The classical theist position, even with God as the foundation of all moral truths, supports the latter—in fact, it necessitates it. It has the added feature of leaving Goodness ungrounded, as Goodness is identical to God (and I consider grounding to be a specific kind of causal relationship). However, this view cannot be fully understood—let alone defended—without the broader metaphysical framework from which the classical theistic conception of God emerges. This includes real essentialism, natural teleology, the act-potency distinction, and the theory of transcendentals. Unfortunately—and this speaks to a much larger issue—many modern debates focus on merely including or excluding some vaguely defined entity called God (typically thought of as an extremely powerful non-physical being; and, apparently, a subject!) in an otherwise metaphysically vacuous, or worse, mechanistic, reductionistic, nominalist, or relativistic worldview.
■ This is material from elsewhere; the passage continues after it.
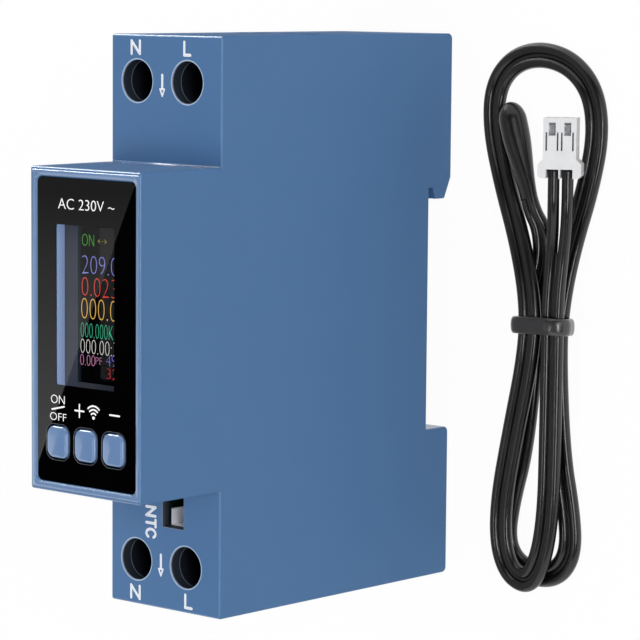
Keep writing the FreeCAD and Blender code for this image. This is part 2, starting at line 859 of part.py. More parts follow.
# Coil between the post in the channel and the end of the latch's window
def make_latch_spring():
    y0 = -latch_peg_y + spring_wire + spring_seat_gap
    y1 = -latch_window_top - spring_wire - spring_seat_gap
    z = (latch_low_z + latch_high_z)/2
    steps = spring_turns*4
    points = []
    tangents = []
    rise = (y1 - y0)/(2*math.pi*spring_turns)
    for i in range(steps + 1):
        angle = math.pi/2*i
        points.append(V(latch_x + spring_coil_radius*math.cos(angle), y0 + rise*angle,
                        z + spring_coil_radius*math.sin(angle)))
        tangents.append(V(-spring_coil_radius*math.sin(angle), rise,
                          spring_coil_radius*math.cos(angle)).normalize())
    return tube(arc_path(points, tangents), points[0], tangents[0], spring_wire)


# Turn of the hank, out of the waist to its tip and back, with heights spaced evenly along it
def hank_turn(start, end, turn, levels, count):
    tip_x, tip_y = turn["tip"]
    points = []
    for k in range(1, count + 1):
        u = k/(count + 1)
        rise = math.sin(math.pi*u)
        along = rise**turn["reach"]
        swing = turn["swing"][0 if u < 0.5 else 1]*math.sin(2*math.pi*u)*rise**turn["flare"]
        x = start[0] + (end[0] - start[0])*u + (tip_x - (start[0] + end[0])/2)*along + swing
        y = start[1] + (tip_y - start[1])*along
        place = u*(len(levels) - 1)
        low = min(int(place), len(levels) - 2)
        z = levels[low] + (levels[low + 1] - levels[low])*(place - low)
        points.append((x, y, z, 0))
    return points


# Route of the pair from the bead to the plug: x, y, z and the pair's roll at each point
def lead_route():
    ground = floor_gap + wire_radius
    layer = ground + layer_step
    lower = floor_gap + tie_thickness + tie_gap + wire_radius
    upper = lower + layer_step
    left_column = waist_x - waist_column/2
    right_column = waist_x + waist_column/2
    route = []
    for step in (-pocket_depth, 1.7):
        x, y = bead_point(step)
        route.append((x, y, bead_z, bead_roll))
    route += [(28.65, 12.8, 1.15, bead_roll/2), (29.15, 9.4, ground, 0), (28.5, 5.8, ground + 0.03, 0)]
    route += [(left_column, waist_upper_y, lower, 0), (left_column, waist_lower_y, lower, 0)]
    route += hank_turn((left_column, waist_lower_y), (right_column, waist_lower_y), first_turn,
                       [lower, ground, ground, ground, lower], lower_turn_points)
    route += [(right_column, waist_lower_y, lower, 0), (right_column + 0.5, waist_upper_y, lower, 0)]
    climb = [lower] + [ground]*10 + [layer - 0.5, upper]
    turn = hank_turn((right_column, waist_upper_y), (left_column + waist_lean, waist_upper_y),
                     upper_turn, climb, upper_turn_points)
    turn[-2] = (turn[-2][0] - 0.5, turn[-2][1], ground, 0)
    route += turn
    left_column += waist_lean
    right_column += waist_lean
    route += [(left_column, waist_upper_y, upper, 0), (left_column, waist_lower_y, upper, 0)]
    route += hank_turn((left_column, waist_lower_y), (right_column, waist_lower_y), second_turn,
                       [upper, layer, layer, layer, upper], lower_turn_points)
    route += [(right_column, waist_lower_y, upper, 0), (right_column, waist_upper_y, upper, 0)]
    x, y, z = plug_place
    route += [(x - 1.5, 8.0, 3.9, 0), (x - 0.6, 13.0, 4.5, plug_roll/2)]
    for step in (-3.7, -1.7, pocket_depth):
        route.append((x, y + step, z, plug_roll))
    return route


# Point on the bead's axis, at a distance outwards from the end where the pair comes out
def bead_point(step):
    angle = math.radians(bead_lean)
    return bead_end[0] + step*math.sin(angle), bead_end[1] - step*math.cos(angle)


# Points and tangents of one wire, half a pitch to its side of the pair's route
def wire_nodes(side):
    route = lead_route()
    count = len(route)
    points = []
    tangents = []
    for i in range(count - 1):
        start = V(*route[i][:3])
        end = V(*route[i + 1][:3])
        tangent = (end - start).normalize()
        roll = math.radians((route[i][3] + route[i + 1][3])/2)
        middle = (start + end)*0.5
        if i == 0:
            middle = start
        if i == count - 2:
            middle = end
        across = V(tangent.y, -tangent.x, 0).normalize()
        above = across.cross(tangent)
        offset = (across*math.cos(roll) + above*math.sin(roll))*(side*wire_pitch/2)
        points.append(middle + offset)
        tangents.append(tangent)
    return points, tangents


# Least gap between wires on two lists of points, leaving out the nearest stretch of the pair
def least_gap(first, second, spacing):
    skip = int(10*wire_radius/spacing)
    best = 1e9
    for i, point in enumerate(first):
        for j, other in enumerate(second):
            if abs(i - j) >= skip:
                best = min(best, point.distanceToPoint(other))
    return best - 2*wire_radius


def make_probe_wires():
    spacing = 0.4
    routes = []
    for name, side in (("probe_lead_a", 1), ("probe_lead_b", -1)):
        points, tangents = wire_nodes(side)
        path = arc_path(points, tangents)
        wire = tube(path, points[0], tangents[0], wire_radius)
        export(name, wire)
        section = math.pi*wire_radius**2
        print("%s length %.1f mm, volume over section times length %.4f"
              % (name, path.Length, wire.Volume/(section*path.Length)))
        routes.append(path.discretize(Distance=spacing))
    gaps = [least_gap(routes[i], routes[j], spacing) for i, j in ((0, 0), (1, 1), (0, 1))]
    print("least gap of wire a to itself %.2f mm, of b to itself %.2f mm, of a to b's turns %.2f mm"
          % tuple(gaps))


# Closed outline at a steady distance round a few points of an upright plane across the lead
def outline_round(corners, distance, y):
    edges = []
    count = len(corners)
    for i in range(count):
        last = V(corners[i - 1][0], y, corners[i - 1][1])
        here = V(corners[i][0], y, corners[i][1])
        following = V(corners[(i + 1) % count][0], y, corners[(i + 1) % count][1])
        out_last = (here - last).normalize().cross(V(0, -1, 0))
        out_next = (following - here).normalize().cross(V(0, -1, 0))
        middle = (out_last + out_next).normalize()
        edges.append(Part.Arc(here + out_last*distance, here + middle*distance,
                              here + out_next*distance).toShape())
        edges.append(Part.LineSegment(here + out_next*distance,
                                      following + out_next*distance).toShape())
    return Part.Wire(edges)


# Soft ring drawn round the four passes of the pair at the waist
def make_lead_tie():
    lower = floor_gap + tie_thickness + tie_gap + wire_radius
    upper = lower + layer_step
    half = (waist_column + wire_pitch)/2
    corners = [(waist_x - half, lower), (waist_x + half + tie_slack, lower),
               (waist_x + half + waist_lean, upper), (waist_x - half + waist_lean, upper)]
    y = (waist_upper_y + waist_lower_y)/2 - tie_length/2
    inside = wire_radius + tie_gap
    ring = Part.Face(outline_round(corners, inside + tie_thickness, y))
    ring = ring.extrude(V(0, tie_length, 0))
    rims = [edge for edge in ring.Edges
            if edge.BoundBox.YMax - edge.BoundBox.YMin < 0.01]
    ring = ring.makeFillet(tie_round, rims)
    hole = Part.Face(outline_round(corners, inside, y - 1)).extrude(V(0, tie_length + 2, 0))
    return ring.cut(hole)


# Rounded rectangle across the bead's axis
def bead_section(step, half_width, half_height):
    angle = math.radians(bead_lean)
    outward = V(math.sin(angle), -math.cos(angle), 0)
    across = V(outward.y, -outward.x, 0)
    above = across.cross(outward)
    roll = math.radians(bead_roll)
    wide = across*math.cos(roll) + above*math.sin(roll)
    high = wide.cross(outward)
    x, y = bead_point(step)
    middle = V(x, y, bead_z)
    radius = 0.9*min(half_width, half_height)
    corners = [(middle + wide*(a*half_width) + high*(b*half_height), radius)
               for a, b in ((-1, -1), (1, -1), (1, 1), (-1, 1))]
    return rounded_wire(corners)


# Dipped sensor bead: round at its tip, flatter where the pair comes out
def make_probe_bead():
    end_width = wire_pitch/2 + wire_radius + 0.25
    sections = [(0.0, 0.18, 0.18), (0.03, 0.45, 0.45), (0.1, 0.8, 0.8), (0.26, 1.0, 1.0),
                (0.5, 0.97, 0.95)]
    wires = [bead_section(-bead_length + part*bead_length, wide*bead_radius, high*bead_radius)
             for part, wide, high in sections]
    wires.append(bead_section(-0.2*bead_length, end_width, 0.75*bead_radius))
    wires.append(bead_section(0, end_width, 0.62*bead_radius))
    bead = Part.makeLoft(wires, True)
    return bead.cut(wire_pockets(0))


# Two round pockets for the wires' ends, at the bead (end 0) or at the plug (end -1)
def wire_pockets(end):
    pockets = []
    for side in (1, -1):
        points, tangents = wire_nodes(side)
        outwards = tangents[end] if end == 0 else tangents[end]*-1
        pockets.append(Part.makeCylinder(wire_radius + pocket_gap, pocket_depth + 1,
                                         points[end], outwards))
    return pockets[0].fuse(pockets[1])


# Moves a shape from the plug's own frame, with the wires' face at y = 0, to its tilted place
def as_plugged(shape):
    moved = shape.copy()
    moved.Placement = FreeCAD.Placement(V(*plug_place),
                                        FreeCAD.Rotation(V(0, 1, 0), -plug_roll))
    return moved


def plug_cavities():
    return [side*plug_pitch/2 for side in (-1, 1)]


# Two-pole plug: for each contact a cavity, a window, a latch tongue between two slots and an open
# notch where the wire goes in
def make_probe_plug():
    half_body = plug_width/2
    half_flange = plug_flange_width/2
    half_thick = plug_thickness/2
    slope_top = plug_flange_height + plug_flange_slope
    outline = [(-half_body, plug_length), (-half_body, slope_top),
               (-half_flange, plug_flange_height), (-half_flange, 0.4), (-half_flange + 0.4, 0),
               (half_flange - 0.4, 0), (half_flange, 0.4), (half_flange, plug_flange_height),
               (half_body, slope_top), (half_body, plug_length)]
    points = [V(x, y, -half_thick) for x, y in outline]
    body = Part.Face(Part.makePolygon(points + [points[0]])).extrude(V(0, 0, plug_thickness))
    window_top = plug_length - plug_window_end
    window_low = window_top - plug_window_height
    ledge_y = window_low + 0.45
    body = body.cut(box(-half_body - 1, half_body + 1, ledge_y, plug_length + 1,
                        half_thick - plug_ledge, half_thick + 1))
    for x in plug_cavities():
        half_cavity = plug_cavity_width/2
        body = body.cut(box(x - half_cavity, x + half_cavity, plug_flange_height, plug_length + 1,
                            -plug_cavity_depth/2, plug_cavity_depth/2))
        body = body.cut(box(x - plug_window_width/2, x + plug_window_width/2, window_low,
                            window_top, 0, half_thick + 1))
        for side in (-1, 1):
            slot_x = x + side*(plug_tongue_width + plug_slot_width)/2
            body = body.cut(box(slot_x - plug_slot_width/2, slot_x + plug_slot_width/2,
                                ledge_y - plug_slot_length, ledge_y,
                                plug_cavity_depth/2 - 0.1, half_thick + 1))
        wire_x = math.copysign(wire_pitch/2, x)
        body = body.cut(box(wire_x - wire_radius - pocket_gap, wire_x + wire_radius + pocket_gap,
                            -1, plug_notch_length, 0, half_thick + 1))
    return as_plugged(body).cut(wire_pockets(-1))


# Box contacts at the bottom of the plug's cavities
def make_plug_contacts():
    contacts = []
    half_wide = plug_cavity_width/2 - running_gap
    half_deep = plug_cavity_depth/2 - running_gap
    top = plug_length - 1.0
    for x in plug_cavities():
        sleeve = box(x - half_wide, x + half_wide, plug_flange_height, top, -half_deep, half_deep)
        contacts.append(as_plugged(sleeve.cut(box(x - 0.35, x + 0.35, plug_flange_height + 1.5,
                                                  top + 1, -0.4, 0.4))))
    return Part.makeCompound(contacts)


def export(name, shape):
    if not shape.isValid():
        print("not valid:", name)
    solids = len(shape.Solids)
    print("%-22s solids %d  volume %.2f mm3" % (name, solids, shape.Volume))
    if solids == 1:
        shape = shape.Solids[0]
    shape.exportStep("parts/" + name + ".step")


os.makedirs("parts", exist_ok=True)
export("housing_tub", make_housing_tub())
export("side_cover", make_side_cover())
export("face_panel", make_face_panel())
export("panel_mask", make_panel_mask())
export("display_module", make_display_module())
export("display_glass", make_display_glass())
export("front_board", make_front_board())
export("board_screws", make_board_screws())
for label, place in zip(("on_off", "plus", "minus"), button_places()):
    export("button_" + label, make_button(place))
    export("switch_plunger_" + label, make_plunger(place))
export("tact_switches", make_tact_switches())
export("main_board", make_main_board())
export("board_header", make_board_header())
export("header_pins", make_header_pins())
export("relay", make_relay())
export("supply_transformer", make_supply_transformer())
export("supply_capacitors", make_supply_capacitors())
export("varistor", make_varistor())
export("shunt_strip", make_shunt_strip())
export("metering_chips", make_metering_chips())
export("wireless_module", make_wireless_module())
export("ntc_socket", make_ntc_socket())
export("ntc_contacts", make_ntc_contacts())
for pole in terminal_x:
    for end, side in (("top", 1), ("bottom", -1)):
        export("busbar_%s_%s" % (pole, end), make_busbar(pole, side))
        export("terminal_screw_%s_%s" % (pole, end), make_terminal_screw(pole, side))
        export("clamp_cage_%s_%s" % (pole, end), make_clamp_cage(pole, side))
export("din_latch", make_din_latch())
export("latch_spring", make_latch_spring())
make_probe_wires()
export("lead_tie", make_lead_tie())
export("probe_bead", make_probe_bead())
export("probe_plug", make_probe_plug())
export("plug_contacts", make_plug_contacts())
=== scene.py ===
import json

import bpy
import numpy as np
from mathutils import Matrix


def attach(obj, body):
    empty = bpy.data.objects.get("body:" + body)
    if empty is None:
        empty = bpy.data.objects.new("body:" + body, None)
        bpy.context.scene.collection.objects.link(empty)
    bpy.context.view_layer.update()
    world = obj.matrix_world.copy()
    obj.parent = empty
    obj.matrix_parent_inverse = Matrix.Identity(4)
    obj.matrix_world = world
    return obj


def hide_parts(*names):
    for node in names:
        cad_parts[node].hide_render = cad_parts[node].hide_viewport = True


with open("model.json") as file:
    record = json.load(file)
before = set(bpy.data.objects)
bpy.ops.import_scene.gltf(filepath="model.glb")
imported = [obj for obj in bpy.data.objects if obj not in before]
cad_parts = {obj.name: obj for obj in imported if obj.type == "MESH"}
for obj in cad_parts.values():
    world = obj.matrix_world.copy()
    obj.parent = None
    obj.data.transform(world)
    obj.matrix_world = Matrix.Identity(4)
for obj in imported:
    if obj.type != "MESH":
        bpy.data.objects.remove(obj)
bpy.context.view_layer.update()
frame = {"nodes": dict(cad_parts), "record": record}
mm = 0.001
print("frame loaded:", len(frame["nodes"]), "CAD nodes")


def linear(hexColour):
    # sRGB hex to linear light: a straight part near black, above it the 2.4 power
    parts = np.array([int(hexColour[i:i + 2], 16) for i in (1, 3, 5)])/255
    light = np.where(parts > 0.04045, ((parts + 0.055)/1.055)**2.4, parts/12.92)
    return (*light.tolist(), 1.0)


def addNode(tree, kind, settings=None, links=None):
    # A setting that names or numbers an input fills that input, any other one is the node's own
    node = tree.nodes.new(kind)
    for key, value in (settings or {}).items():
        if isinstance(key, int) or key in node.inputs:
            node.inputs[key].default_value = value
        else:
            setattr(node, key, value)
    for key, source in (links or {}).items():
        tree.links.new(source, node.inputs[key])
    return node


# Camera, measured from the photograph's vanishing lines
cameraView = {"place": (0.304926, 0.048697, 0.358949), "yaw": 41.73, "pitch": 6.29, "roll": 0.46, "lens": 175.2}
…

As a result, people often fail to grasp how radically different the classical position—and its understanding of God—really is. Of course, the God of classical theism, as philosophers have argued, is a necessary condition for these broader philosophical commitments, which form a worldview diametrically opposed to the aforementioned ideas—that is, one that is inherently anti-mechanistic, anti-reductionistic, anti-nominalist, and anti-relativist.
But also, consider this: even if what is good were entirely determined by some deity’s arbitrary whims, that still wouldn’t make morality stance-independent for us. After all, if goodness were based on the deity’s preferences, then to the extent that our preferences don’t align with the deity’s, we could be wrong about what is good. However, that’s not what moral anti-realists typically claim. They usually insist that moral truths are determined by what we—you and I—desire, prefer, or fancy. In other words, moral anti-realism generally rejects the idea that moral truths exist independently of human beliefs, attitudes, or preferences.
Of course, neither option is tenable within the classical theistic conception of God and the world. In classical theism, God is the paradigm of goodness and, like everything else, acts according to His nature. Moreover, as the source and foundation of all essence and existence, God is the ultimate necessary condition for a world of normativity that is in no way contingent upon human whims.